§ **Job**
Reproduce each line exactly, including spacing and punctuation.

===== Dataset content

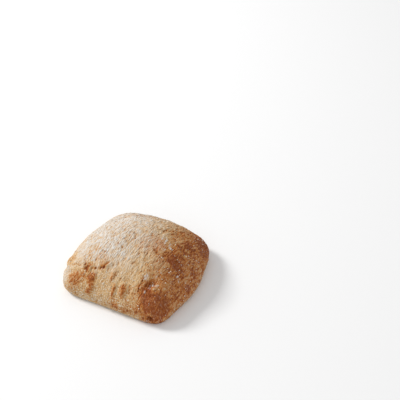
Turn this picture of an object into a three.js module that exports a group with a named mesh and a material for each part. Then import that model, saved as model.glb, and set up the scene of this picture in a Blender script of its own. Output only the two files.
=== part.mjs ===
// A square ciabatta burger bun: one pillow-shaped roll of baked dough, with a domed crust
// that is blistered and creased along its front, and a flat base.
// Millimetres, +Z up. +X is the browner side and -Y the blistered front. The origin is
// under the middle of the bun, on the surface that it rests on.

import * as THREE from "three";
import { mergeVertices } from "three/addons/utils/BufferGeometryUtils.js";

// Driving dimensions.
const crownHeight = 40.5; // from the base to the top of the dome
const rimHeight = 7.8; // height of the widest line, where the dome meets the flank
const baseShare = 0.961; // the base's reach as a share of the widest line's
const crownOffset = { x: 1, y: 6.7 }; // the dough rose higher towards the back
const dome = { spread: 1.9, fullness: 1.4 }; // exponents of the dome's profile

// Each side: how far its ends stand out from the middle, and how much it bows out further.
const sides = {
  right: { bearing: 0, reach: 48, bow: 4.7 },
  back: { bearing: 90, reach: 53.1, bow: 1.1 },
  left: { bearing: 180, reach: 49.3, bow: 5.3 },
  front: { bearing: 270, reach: 46.9, bow: -0.6 },
};
const bowHalfWidth = 45; // degrees of bearing

// Squareness of the plan's corners, as superellipse exponents. Contours round off upwards.
const corners = { rightBack: 4.6, leftBack: 4.6, leftFront: 6.2, rightFront: 7.6 };
const crownSquareness = 2.5;

// Slow swells that leave no side quite even. Rise is how much the height counts along them.
const swell = { count: 6, longest: 46, shrink: 0.78, lift: 0.3, rise: 0.7, phase: 1.7 };

// Places on the crust are a bearing, in degrees round the bun from +X, and a climb, in
// millimetres up the crust from the base's edge.

// Blisters, where the crust rose off the crumb. Length runs up the crust, width round it.
const blisters = [
  { bearing: 207, climb: 14.5, length: 13, width: 18, lift: 1.1 },
  { bearing: 232.5, climb: 17.5, length: 19, width: 20, lift: 0.8 },
  { bearing: 245.2, climb: 24, length: 16, width: 9.5, lift: 1.3 },
  { bearing: 249.2, climb: 16.8, length: 12, width: 8.5, lift: 0.8 },
  { bearing: 249.5, climb: 11, length: 9, width: 9, lift: 0.5 },
  { bearing: 266.3, climb: 31, length: 15, width: 6.5, lift: 1.1 },
  { bearing: 273.5, climb: 19.5, length: 18, width: 6, lift: 0.9 },
  { bearing: 283.2, climb: 22, length: 17, width: 9.5, lift: 1.8 },
  { bearing: 235.2, climb: 44, length: 8, width: 8, lift: 0.6 },
];

// Dents, where the crust sank back as it cooled.
const dents = [
  { bearing: 162, climb: 19, length: 26, width: 56, lift: -0.85 },
  { bearing: 195, climb: 14, length: 19, width: 26, lift: -1.1 },
  { bearing: 223, climb: 12, length: 20, width: 22, lift: -1.1 },
  { bearing: 233.5, climb: 33.2, length: 9, width: 8, lift: -1 },
  { bearing: 241.8, climb: 32.6, length: 5, width: 5, lift: -1.5 },
  { bearing: 305.3, climb: 20.4, length: 5, width: 6, lift: -1 },
  { bearing: 308.4, climb: 6.8, length: 6.4, width: 8.6, lift: -2.6 },
  { bearing: 309.3, climb: 35.2, length: 6, width: 8, lift: -0.9 },
  { bearing: 312.8, climb: 36.6, length: 15, width: 16, lift: -2 },
];

// Creases along places on the crust. Both banks rise by the lip's height. A crease of
// negative depth is a ridge.
const creases = [
  { route: [[203, 10.8], [211, 12.2], [221, 18.5], [231, 25]], width: 4.6, depth: 1.4, lip: 0.4 },
  { route: [[225.6, 34.5], [231.2, 31.8], [236.5, 28]], width: 3, depth: 1.7, lip: 0.5 },
  { route: [[235.2, 35.4], [237.8, 30], [240, 24.8]], width: 3, depth: -1.1, lip: 0 },
  { route: [[249, 32.8], [249.5, 36.8], [252.6, 42.4]], width: 2.8, depth: 1.5, lip: 0.4 },
  { route: [[304.5, 30], [309.5, 28.6]], width: 3, depth: 0.9, lip: 0.3 },
  { route: [[307.2, 36.6], [310.5, 39.4], [314.2, 41.4]], width: 2.8, depth: -0.9, lip: 0 },
  { route: [[310.5, 30.3], [315, 32], [320.5, 35]], width: 3.8, depth: -0.8, lip: 0 },
];
const routeSteps = 6; // straight pieces between one place of a crease's route and the next
const lipReach = 2.2; // how far the lips spread, in widths of the crease
const creaseTip = 0.04; // share of a crease's length that its ends taper from
const creaseTaper = 0.6; // exponent of the taper

const markDepth = 30; // a blister or dent doesn't reach through to the other side of the bun
const fadeHeight = 5; // the relief dies out over this height, so the base stays flat
const topCells = 44; // mesh cells along each side of the bun
const flankCells = 14; // mesh cells down each flank
const topShare = 0.7; // share of the walk from the crown to the rim that the top grid takes
const climbSteps = 400; // steps that a climb's length is measured in
const bearingStep = 0.01; // radians to the next climb, which gives the way round the bun
const weldGap = 1e-3; // points nearer than this are one

const goldenAngle = Math.PI * (3 - Math.sqrt(5));
const radians = THREE.MathUtils.degToRad;

// 1 in the middle of a window and 0 at its ends, for a bearing in radians.
function sideWindow(bearing, middle) {
  const turn = THREE.MathUtils.euclideanModulo(THREE.MathUtils.radToDeg(bearing) - middle + 180, 360) - 180;
  const share = THREE.MathUtils.clamp(turn / bowHalfWidth, -1, 1);
  return Math.cos((share * Math.PI) / 2) ** 2;
}

// How far the plan reaches at a bearing, for the contour that lies at a share of the way out.
function planReach(bearing, share) {
  const c = Math.cos(bearing);
  const s = Math.sin(bearing);
  const halfX = c >= 0 ? sides.right.reach : sides.left.reach;
  const halfY = s >= 0 ? sides.back.reach : sides.front.reach;
  const backCorner = c >= 0 ? corners.rightBack : corners.leftBack;
  const frontCorner = c >= 0 ? corners.rightFront : corners.leftFront;
  const corner = s >= 0 ? backCorner : frontCorner;
  const power = THREE.MathUtils.lerp(crownSquareness, corner, share ** 3);
  let reach = (Math.abs(c / halfX) ** power + Math.abs(s / halfY) ** power) ** (-1 / power);
  for (const side of Object.values(sides)) reach += side.bow * sideWindow(bearing, side.bearing);
  return reach;
}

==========

§ **Correct result**
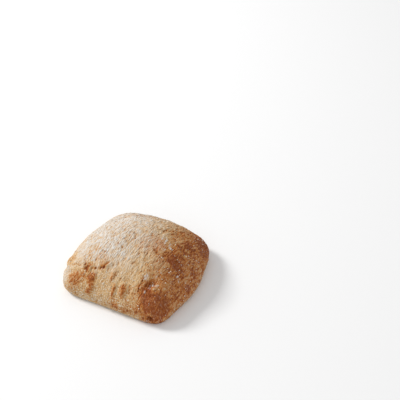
Turn this picture of an object into a three.js module that exports a group with a named mesh and a material for each part. Then import that model, saved as model.glb, and set up the scene of this picture in a Blender script of its own. Output only the two files.
=== part.mjs ===
// A square ciabatta burger bun: one pillow-shaped roll of baked dough, with a domed crust
// that is blistered and creased along its front, and a flat base.
// Millimetres, +Z up. +X is the browner side and -Y the blistered front. The origin is
// under the middle of the bun, on the surface that it rests on.

import * as THREE from "three";
import { mergeVertices } from "three/addons/utils/BufferGeometryUtils.js";

// Driving dimensions.
const crownHeight = 40.5; // from the base to the top of the dome
const rimHeight = 7.8; // height of the widest line, where the dome meets the flank
const baseShare = 0.961; // the base's reach as a share of the widest line's
const crownOffset = { x: 1, y: 6.7 }; // the dough rose higher towards the back
const dome = { spread: 1.9, fullness: 1.4 }; // exponents of the dome's profile

// Each side: how far its ends stand out from the middle, and how much it bows out further.
const sides = {
  right: { bearing: 0, reach: 48, bow: 4.7 },
  back: { bearing: 90, reach: 53.1, bow: 1.1 },
  left: { bearing: 180, reach: 49.3, bow: 5.3 },
  front: { bearing: 270, reach: 46.9, bow: -0.6 },
};
const bowHalfWidth = 45; // degrees of bearing

// Squareness of the plan's corners, as superellipse exponents. Contours round off upwards.
const corners = { rightBack: 4.6, leftBack: 4.6, leftFront: 6.2, rightFront: 7.6 };
const crownSquareness = 2.5;

// Slow swells that leave no side quite even. Rise is how much the height counts along them.
const swell = { count: 6, longest: 46, shrink: 0.78, lift: 0.3, rise: 0.7, phase: 1.7 };

// Places on the crust are a bearing, in degrees round the bun from +X, and a climb, in
// millimetres up the crust from the base's edge.

// Blisters, where the crust rose off the crumb. Length runs up the crust, width round it.
const blisters = [
  { bearing: 207, climb: 14.5, length: 13, width: 18, lift: 1.1 },
  { bearing: 232.5, climb: 17.5, length: 19, width: 20, lift: 0.8 },
  { bearing: 245.2, climb: 24, length: 16, width: 9.5, lift: 1.3 },
  { bearing: 249.2, climb: 16.8, length: 12, width: 8.5, lift: 0.8 },
  { bearing: 249.5, climb: 11, length: 9, width: 9, lift: 0.5 },
  { bearing: 266.3, climb: 31, length: 15, width: 6.5, lift: 1.1 },
  { bearing: 273.5, climb: 19.5, length: 18, width: 6, lift: 0.9 },
  { bearing: 283.2, climb: 22, length: 17, width: 9.5, lift: 1.8 },
  { bearing: 235.2, climb: 44, length: 8, width: 8, lift: 0.6 },
];

// Dents, where the crust sank back as it cooled.
const dents = [
  { bearing: 162, climb: 19, length: 26, width: 56, lift: -0.85 },
  { bearing: 195, climb: 14, length: 19, width: 26, lift: -1.1 },
  { bearing: 223, climb: 12, length: 20, width: 22, lift: -1.1 },
  { bearing: 233.5, climb: 33.2, length: 9, width: 8, lift: -1 },
  { bearing: 241.8, climb: 32.6, length: 5, width: 5, lift: -1.5 },
  { bearing: 305.3, climb: 20.4, length: 5, width: 6, lift: -1 },
  { bearing: 308.4, climb: 6.8, length: 6.4, width: 8.6, lift: -2.6 },
  { bearing: 309.3, climb: 35.2, length: 6, width: 8, lift: -0.9 },
  { bearing: 312.8, climb: 36.6, length: 15, width: 16, lift: -2 },
];

// Creases along places on the crust. Both banks rise by the lip's height. A crease of
// negative depth is a ridge.
const creases = [
  { route: [[203, 10.8], [211, 12.2], [221, 18.5], [231, 25]], width: 4.6, depth: 1.4, lip: 0.4 },
  { route: [[225.6, 34.5], [231.2, 31.8], [236.5, 28]], width: 3, depth: 1.7, lip: 0.5 },
  { route: [[235.2, 35.4], [237.8, 30], [240, 24.8]], width: 3, depth: -1.1, lip: 0 },
  { route: [[249, 32.8], [249.5, 36.8], [252.6, 42.4]], width: 2.8, depth: 1.5, lip: 0.4 },
  { route: [[304.5, 30], [309.5, 28.6]], width: 3, depth: 0.9, lip: 0.3 },
  { route: [[307.2, 36.6], [310.5, 39.4], [314.2, 41.4]], width: 2.8, depth: -0.9, lip: 0 },
  { route: [[310.5, 30.3], [315, 32], [320.5, 35]], width: 3.8, depth: -0.8, lip: 0 },
];
const routeSteps = 6; // straight pieces between one place of a crease's route and the next
const lipReach = 2.2; // how far the lips spread, in widths of the crease
const creaseTip = 0.04; // share of a crease's length that its ends taper from
const creaseTaper = 0.6; // exponent of the taper

const markDepth = 30; // a blister or dent doesn't reach through to the other side of the bun
const fadeHeight = 5; // the relief dies out over this height, so the base stays flat
const topCells = 44; // mesh cells along each side of the bun
const flankCells = 14; // mesh cells down each flank
const topShare = 0.7; // share of the walk from the crown to the rim that the top grid takes
const climbSteps = 400; // steps that a climb's length is measured in
const bearingStep = 0.01; // radians to the next climb, which gives the way round the bun
const weldGap = 1e-3; // points nearer than this are one

const goldenAngle = Math.PI * (3 - Math.sqrt(5));
const radians = THREE.MathUtils.degToRad;

// 1 in the middle of a window and 0 at its ends, for a bearing in radians.
function sideWindow(bearing, middle) {
  const turn = THREE.MathUtils.euclideanModulo(THREE.MathUtils.radToDeg(bearing) - middle + 180, 360) - 180;
  const share = THREE.MathUtils.clamp(turn / bowHalfWidth, -1, 1);
  return Math.cos((share * Math.PI) / 2) ** 2;
}

// How far the plan reaches at a bearing, for the contour that lies at a share of the way out.
function planReach(bearing, share) {
  const c = Math.cos(bearing);
  const s = Math.sin(bearing);
  const halfX = c >= 0 ? sides.right.reach : sides.left.reach;
  const halfY = s >= 0 ? sides.back.reach : sides.front.reach;
  const backCorner = c >= 0 ? corners.rightBack : corners.leftBack;
  const frontCorner = c >= 0 ? corners.rightFront : corners.leftFront;
  const corner = s >= 0 ? backCorner : frontCorner;
  const power = THREE.MathUtils.lerp(crownSquareness, corner, share ** 3);
  let reach = (Math.abs(c / halfX) ** power + Math.abs(s / halfY) ** power) ** (-1 / power);
  for (const side of Object.values(sides)) reach += side.bow * sideWindow(bearing, side.bearing);
  return reach;
}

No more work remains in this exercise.